Há quase 15 anos, a série Gossip Girl conseguiu estourar a bolha teen e conquistar um espaço próprio na cultura pop. O revival chega com o peso de honrar essa história de impacto cultural, agora com a marca da HBO Max. Embora o piloto não tenha causado lá uma impressão brilhante, os cinco episódios subsequentes da meia temporada causaram um efeito inesperado, a proeza de ser mais inventivos e ambiciosos que a versão original.
A Gossip Girl de 2021 é a série de que precisamos. No caos pandêmico e no drama político brasileiro, é uma hora semanal em que desligamos o nosso cérebro e simplesmente apreciamos o drama dos jovens ricos e privilegiados que não medem consequências. E inesperadamente, o reboot conta com uma dose de “otimismo valente”. Não é o tipo de sentimento daquele que Ted Lasso nos gera, por exemplo, mas é o tipo de positivismo que acerta o nosso coração quando encontramos o cartão de crédito 5 minutos antes de ligarmos para a companhia e solicitarmos o seu cancelamento, ou quando aquela pessoa especial finalmente retorna uma mensagem.
Não são momentos grandiosos que nos fazem crer novamente na humanidade, mas que nos geram alívio momentâneo e que não deixam de ser válidos. Justamente porque estamos falando de Gossip Girl, série cuja principal missão é de explorar a futilidade de um universo e nos premiar com o escapismo necessário em determinados momentos. A nova dinâmica também foge dos arcos comuns vistos na predecessora, na qual tudo girava basicamente em torno de Blair (Leighton Meester) ou Serena (Blake Lively). Temos agora um panorama de personagens novos, que faz de seu elenco multicultural e etnicamente diverso a principal atração.
Claro que não seria uma série teen se os tópicos como conflitos, dramas, fofocas, “quem ficou com quem”, intrigas não fossem abordadas. Mas até esses enredos ficaram mais interessantes, pois não há mais um ar de condescendência embutida de tentar passar uma moral da história na conclusão de cada episódio. Pelo menos no piloto, parecia que o reboot estava tentando explorar a geração “textão de Facebook”; felizmente, isso foi logo abandonado, dando mais espaço para a maldade das vilãs do colégio, que, nesta encarnação, são Julien (Jordan Alexander), Luna (Zión Moreno) e Monet (Savannah Lee Smith), atriz que, convenhamos, é uma das graças da produção.
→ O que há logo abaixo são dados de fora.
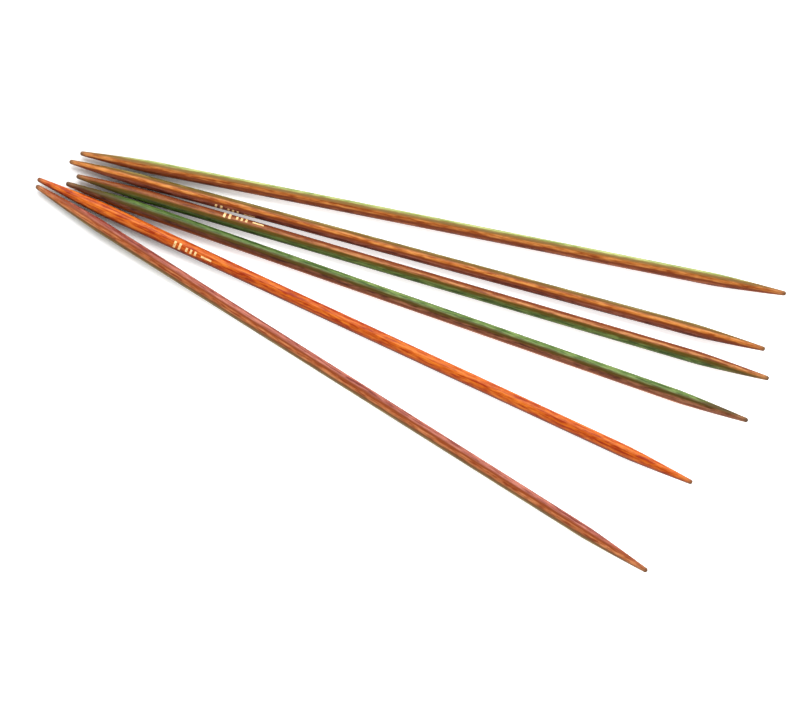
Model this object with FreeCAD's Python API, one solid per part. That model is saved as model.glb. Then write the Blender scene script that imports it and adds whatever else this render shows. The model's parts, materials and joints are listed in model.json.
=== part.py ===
import FreeCAD, Part
import math
import os

# A set of six double-pointed knitting needles, loose on a flat surface in a fan.
# Each needle is turned from a blank of three dyed birch veneers glued face to face, so
# its plies are flat-sided lengths of one round rod with a long taper and a blunt nose
# at both ends.  Every ply is a solid of its own, and the plies of a needle meet face to
# face at the glue joints.
#
# Frame: millimetres, +Z up, the resting surface at Z = 0, +X along the middle of the
# fan towards the ends that spread apart, origin at the bottom centre of the set's box.

# ---- driving dimensions --------------------------------------------------------------

needle_diameter = 2.75     # the shank, and the size that the needle is sold by
needle_length = 150.0      # nose to nose
nose_radius = 0.5          # the blunt, ball-shaped tip
taper_length = 13.0        # nose to the corner that the taper's curve is drawn in towards
shoulder_run = 3.0         # from that corner to where the full shank starts
veneer = 1.2               # thickness of the middle ply, a whole veneer
layout_step = 0.25         # spacing of the stations where neighbours are kept apart
layout_passes = 6          # how often a needle is moved up to its neighbour, to settle

needle_radius = needle_diameter / 2

# One row per needle, from the far side of the fan to the near side:
#   heading    degrees from +X, seen from above, of the line from close end to spread end
#   tip_x      where its close-end nose starts along X, before the set is centred
#   gap        clear space to the needle before it, where the two come nearest (the first
#              needle has none before it)
#   roll       degrees from +Z towards the near side: the way the plies are stacked
#   first_ply  thickness left of the outer veneer that turning cut deeper into, measured
#              in from the surface; the other outer veneer has whatever is left over
#   colours    first, middle and last ply along the stack
fan = [
    dict(heading=10.5, tip_x=6.1, roll=111.0, first_ply=0.625,
         colours=("green", "orange", "maroon")),
    dict(heading=6.6, tip_x=4.7, gap=0.55, roll=89.0, first_ply=0.775,
         colours=("green", "orange", "maroon")),
    dict(heading=5.4, tip_x=7.3, gap=0.20, roll=248.5, first_ply=0.575,
         colours=("green", "orange", "maroon")),
    dict(heading=2.5, tip_x=5.9, gap=0.20, roll=133.5, first_ply=0.575,
         colours=("green", "maroon", "orange")),
    dict(heading=-3.2, tip_x=0.0, gap=0.20, roll=336.0, first_ply=0.150,
         colours=("green", "maroon", "orange")),
    dict(heading=-10.5, tip_x=0.3, gap=0.45, roll=121.5, first_ply=0.645,
         colours=("maroon", "orange", "green")),
]


# ---- the turned profile --------------------------------------------------------------

# A straight line from the taper's corner touches the nose ball at this slope.  The taper
# itself is one smooth curve, drawn in towards the corner and tangent to the ball at one
# end and to the shank at the other.
corner_to_ball = math.hypot(taper_length - nose_radius, needle_radius)
nose_slope = (math.atan2(needle_radius, taper_length - nose_radius)
              - math.asin(nose_radius / corner_to_ball))
nose_end = nose_radius * (1 - math.sin(nose_slope))
nose_end_radius = nose_radius * math.cos(nose_slope)
shank_start = taper_length + shoulder_run


def radius_at(station):
    """The needle's radius at a distance from its close-end nose."""
    s = min(station, needle_length - station)
    if s < nose_end:
        return math.sqrt(max(nose_radius ** 2 - (nose_radius - s) ** 2, 0.0))
    if s < shank_start:
        # how far along the taper's curve, 0 to 1, from the curve's own quadratic for x
        linear = 2 * (taper_length - nose_end)
        square = nose_end - 2 * taper_length + shank_start
        past_nose = s - nose_end
        t = 2 * past_nose / (linear + math.sqrt(linear ** 2 + 4 * square * past_nose))
        return nose_end_radius * (1 - t) ** 2 + needle_radius * (1 - (1 - t) ** 2)
    return needle_radius


def end_edges():
    """The nose arc and the taper's curve of the close end, from the nose to the shank."""
    def on_ball(angle):
        return FreeCAD.Vector(nose_radius - nose_radius * math.cos(angle), 0,
                              nose_radius * math.sin(angle))

    ball_stop = math.pi / 2 - nose_slope
    nose = Part.Arc(on_ball(0), on_ball(ball_stop / 2), on_ball(ball_stop))
    taper = Part.BezierCurve()
    taper.setPoles([
        on_ball(ball_stop),
        FreeCAD.Vector(taper_length, 0, needle_radius),
        FreeCAD.Vector(shank_start, 0, needle_radius),
    ])
    return [nose.toShape(), taper.toShape()]


def turned_blank():
    """The whole needle as turned, lying along +X from its nose at the origin."""
    middle = FreeCAD.Vector(needle_length / 2, 0, 0)
    close_end = end_edges()
    far_end = [edge.mirror(middle, FreeCAD.Vector(1, 0, 0)) for edge in close_end]
    shank = Part.LineSegment(FreeCAD.Vector(shank_start, 0, needle_radius),
                             FreeCAD.Vector(needle_length - shank_start, 0, needle_radius))
    axis = Part.LineSegment(FreeCAD.Vector(needle_length, 0, 0), FreeCAD.Vector(0, 0, 0))
    edges = close_end + [shank.toShape()] + far_end[::-1] + [axis.toShape()]
    outline = Part.Face(Part.Wire(Part.__sortEdges__(edges)))
    return outline.revolve(FreeCAD.Vector(0, 0, 0), FreeCAD.Vector(1, 0, 0), 360)


# ---- the plies -----------------------------------------------------------------------

def slab(low, high, roll):
    """The space between two planes square to the stack, from low to high along it."""
    width = 2 * needle_diameter
    box = Part.makeBox(needle_length + width, width, high - low,
                       FreeCAD.Vector(-width / 2, -width / 2, low))
    # turning about +X by a positive angle takes +Z towards -Y, the near side
    box.rotate(FreeCAD.Vector(0, 0, 0), FreeCAD.Vector(1, 0, 0), roll)
    return box


def cut_into_plies(blank, needle):
    """The needle's three plies, first to last along its stack."""
    outside = needle_diameter
    first_joint = needle["first_ply"] - needle_radius
    second_joint = first_joint + veneer
    levels = [-outside, first_joint, second_joint, outside]
    plies = []
    for low, high in zip(levels, levels[1:]):
        ply = blank.common(slab(low, high, needle["roll"]))
        plies.append(ply.Solids[0])
    return plies


# ---- where each needle lies ----------------------------------------------------------

def direction(needle):
    angle = math.radians(needle["heading"])
    return math.cos(angle), math.sin(angle)


def lay_beside(before, needle):
    """Y of a needle's nose that leaves its gap to the needle before it."""
    ux, uy = direction(before)
    vx, vy = direction(needle)
    y = before["tip_y"]
    for layout_pass in range(layout_passes):
        nearest = None
        station = 0.0
        while station <= needle_length / 2:
            dx = needle["tip_x"] + station * vx - before["tip_x"]
            dy = y + station * vy - before["tip_y"]
            beside = dx * ux + dy * uy
            apart = dx * uy - dy * ux
            if 0 <= beside <= needle_length:
                room = apart - radius_at(station) - radius_at(beside)
                nearest = room if nearest is None else min(nearest, room)
            station += layout_step
        y -= (needle["gap"] - nearest) / ux
    return y


fan[0]["tip_y"] = 0.0
for before, needle in zip(fan, fan[1:]):
    needle["tip_y"] = lay_beside(before, needle)

# the noses reach furthest in X and Y, so they give the middle of the set's box
nose_centres = []
for needle in fan:
    ux, uy = direction(needle)
    for along in (nose_radius, needle_length - nose_radius):
        nose_centres.append((needle["tip_x"] + along * ux, needle["tip_y"] + along * uy))
middle_x = (min(x for x, y in nose_centres) + max(x for x, y in nose_centres)) / 2
middle_y = (min(y for x, y in nose_centres) + max(y for x, y in nose_centres)) / 2

# ---- build and write -----------------------------------------------------------------

os.makedirs("parts", exist_ok=True)
blank = turned_blank()
for number, needle in enumerate(fan, start=1):
    place = FreeCAD.Placement(
        FreeCAD.Vector(needle["tip_x"] - middle_x, needle["tip_y"] - middle_y, needle_radius),
        FreeCAD.Rotation(FreeCAD.Vector(0, 0, 1), needle["heading"]))
    plies = cut_into_plies(blank, needle)
    for colour, ply in zip(needle["colours"], plies):
        ply.Placement = place.multiply(ply.Placement)
        ply.exportStep(f"parts/needle_{number}_{colour}_ply.step")
    print(f"needle_{number}: nose at ({place.Base.x:.3f}, {place.Base.y:.3f}), "
          f"heading {needle['heading']}, ply volumes "
          + ", ".join(f"{ply.Volume:.1f}" for ply in plies))
print(f"nose slope {math.degrees(nose_slope):.3f} deg, "
      f"shank from {shank_start} to {needle_length - shank_start}")
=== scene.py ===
import json
import math

import bmesh
import bpy
from mathutils import Matrix, Vector
from mathutils.geometry import interpolate_bezier


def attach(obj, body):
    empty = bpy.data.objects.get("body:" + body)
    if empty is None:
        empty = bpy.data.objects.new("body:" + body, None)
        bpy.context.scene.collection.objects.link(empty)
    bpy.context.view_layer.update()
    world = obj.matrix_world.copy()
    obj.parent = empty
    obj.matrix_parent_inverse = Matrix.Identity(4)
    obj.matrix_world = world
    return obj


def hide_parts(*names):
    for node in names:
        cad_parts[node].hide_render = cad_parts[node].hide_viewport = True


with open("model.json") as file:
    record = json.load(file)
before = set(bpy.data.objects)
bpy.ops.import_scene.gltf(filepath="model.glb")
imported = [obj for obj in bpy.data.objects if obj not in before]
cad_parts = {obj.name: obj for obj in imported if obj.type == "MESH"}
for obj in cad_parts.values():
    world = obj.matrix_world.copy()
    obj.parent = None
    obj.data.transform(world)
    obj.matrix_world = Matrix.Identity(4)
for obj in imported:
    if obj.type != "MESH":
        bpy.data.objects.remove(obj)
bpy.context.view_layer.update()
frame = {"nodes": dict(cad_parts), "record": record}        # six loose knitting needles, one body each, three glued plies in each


# ---- needle 1, at the far side of the fan --------------------------------------------
# A double-pointed needle, turned from a blank of three dyed birch veneers that are glued
# face to face, then sanded and lacquered.  Its stack leans, with green on the far side and
# up, orange along the middle, and maroon on the near side and underneath.

MM = 0.001

needle_radius = frame["record"]["mounts"][0]["dims"]["r_mm"]
nose_radius = 0.5          # the blunt ball that each taper ends in
taper_length = 13.0        # nose to the corner that the taper's curve is drawn in towards
shoulder_run = 3.0         # from that corner to where the full shank starts
veneer = 1.2               # the middle ply, a whole veneer

nose_steps = 8
taper_steps = 24
shank_steps = 8            # to the middle of the needle
turning_steps = 96
weld = 0.0005              # vertices nearer than this are one


def lie_of(number):
    """Middle, heading and length of a needle: its noses are its CAD points furthest apart."""
    plies = frame["record"]["behaviour"]["bodies"][f"needle_{number}"]
    points = [vertex.co for ply in plies for vertex in frame["nodes"][ply].data.vertices]
    spread_end = max(points, key=lambda point: point.x)
    close_end = max(points, key=lambda point: (point - spread_end).length)
    spread_end = max(points, key=lambda point: (point - close_end).length)
    along = spread_end - close_end
    return (close_end + spread_end) / 2, math.atan2(along.y, along.x), along.length / MM


def turned_blank(length):
    """The whole needle as turned, along X and centred on its middle, in millimetres."""
    blank = bmesh.new()
    nose = -length / 2
    to_corner = math.hypot(taper_length - nose_radius, needle_radius)
    slope = (math.atan2(needle_radius, taper_length - nose_radius)
             - math.asin(nose_radius / to_corner))
    tip = bmesh.ops.create_vert(blank, co=(nose, 0, 0))["vert"]
    ball = bmesh.ops.spin(blank, geom=tip, cent=(nose + nose_radius, 0, 0), axis=(0, 1, 0),
                          angle=math.pi / 2 - slope, steps=nose_steps)["geom_last"]
    last = next(part for part in ball if isinstance(part, bmesh.types.BMVert))

    start = last.co.copy()
    corner = Vector((nose + taper_length, 0, needle_radius))
    shank = Vector((nose + taper_length + shoulder_run, 0, needle_radius))
    outline = interpolate_bezier(start, start.lerp(corner, 2 / 3), shank.lerp(corner, 2 / 3),
                                 shank, taper_steps)[1:]
    middle = Vector((0, 0, needle_radius))
    outline += [shank.lerp(middle, step / shank_steps) for step in range(1, shank_steps + 1)]
    for point in outline:
        last = bmesh.ops.extrude_vert_indiv(blank, verts=[last])["verts"][0]
        last.co = point

    bmesh.ops.mirror(blank, geom=blank.verts[:] + blank.edges[:], axis="X", merge_dist=weld)
    bmesh.ops.spin(blank, geom=blank.verts[:] + blank.edges[:], cent=(0, 0, 0), axis=(1, 0, 0),
                   angle=2 * math.pi, steps=turning_steps, use_merge=True)
    bmesh.ops.remove_doubles(blank, verts=blank.verts, dist=weld)
    bmesh.ops.recalc_face_normals(blank, faces=blank.faces)
    for face in blank.faces:
        face.smooth = True
    return blank


def ply_between(blank, low, high):
    """The part of the blank between two heights up its stack, closed flat at each joint."""
    ply = blank.copy()
    for height, below, above in ((low, True, False), (high, False, True)):
        if abs(height) >= needle_radius:
            continue
        bmesh.ops.bisect_plane(ply, geom=ply.verts[:] + ply.edges[:] + ply.faces[:],
                               dist=weld, plane_co=(0, 0, height), plane_no=(0, 0, 1),
                               clear_inner=below, clear_outer=above)
        border = [edge for edge in ply.edges if edge.is_boundary]
        for face in bmesh.ops.edgeloop_fill(ply, edges=border)["faces"]:
            face.smooth = False
        for edge in border:
            edge.smooth = False
    bmesh.ops.recalc_face_normals(ply, faces=ply.faces)
    return ply


def finished_piece(name, shape, place, material, body):
    """Sets a shape in its place, gives it its material and lets it ride on its needle."""
    bmesh.ops.transform(shape, matrix=place, verts=shape.verts)
    mesh = bpy.data.meshes.new(name)
    shape.to_mesh(mesh)
    shape.free()
    mesh.materials.append(material)
    piece = bpy.data.objects.new(name, mesh)
    bpy.context.scene.collection.objects.link(piece)
    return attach(piece, body)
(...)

Outra mudança significativa que a dinâmica de mosaico permitiu é dar foco aos professores, que são igualmente fúteis como os estudantes do colégio. De certa forma, a sorte é nossa, que ganhamos um panorama repleto de personagens divertidos que parecem ter saído do Twitter — digo isso como um elogio, claro. Em partes, a nova versão quase brinca de cinema de Robert Altman dando um espaço de quase protagonismo para todo o elenco. Falando em grandes diretores, aqui vai uma curiosidade divertida: um dos destaques da “meia temporada” é o episódio quatro, dirigido por Jennifer Lynch, intitulado "Fire Walks with Z". Jennifer é filha de David Lynch, e esse nome é uma referência óbvia ao filme Fire Walk with Me (em português, Twin Peaks: Os Últimos Dias de Laura Palmer), do seu pai.
Brincadeiras com referências pop se intensificam na nova versão (“- O que será que eu fiz de tão errado para merecer isso?”, “- Você apareceu no vídeo de ‘Imagine’”, já é um clássico instantâneo), aproveitando o apetite da geração Z para consumi-las em segundos. Tem um aspecto da série que poderia tornar Gossip Girl ainda mais provocante — coisa que somente a primeira temporada da produção original fez —, a de integrar mais críticas culturais ao universo da série em si, ao promover mais os conflitos geracionais entre os personagens, estimular a dinâmica entre os professores (parte maior na nova versão) e os alunos, ou tentar cutucar a alta sociedade no maior estilo Brett Easton Ellis.
O problema é que a nova versão ainda não tem uma identidade totalmente estabelecida que consiga conectar isso a uma personagem sem soar forçado. Ou melhor, até tem uma personagem adequada, que seria Zoya (Whitney Peak), o “peixe fora d’água” da vez, a única do grupo jovem com consciência de classe. Mas ainda é cedo demais para explorar esse território, e a nova versão só está começando. Ainda há umas incoerências de roteiro, alguns membros do elenco que claramente precisam dar uma passadinha na escola de atores do bairro, mas missão cumprida.
De qualquer forma, em apenas seis episódios, o reboot conseguiu justificar o recorde de audiência da HBO Max, a renovação instantânea e a explosão de comentários nas redes sociais. Em novembro, a segunda leva de episódios será lançada e com certeza será muito bem-vinda.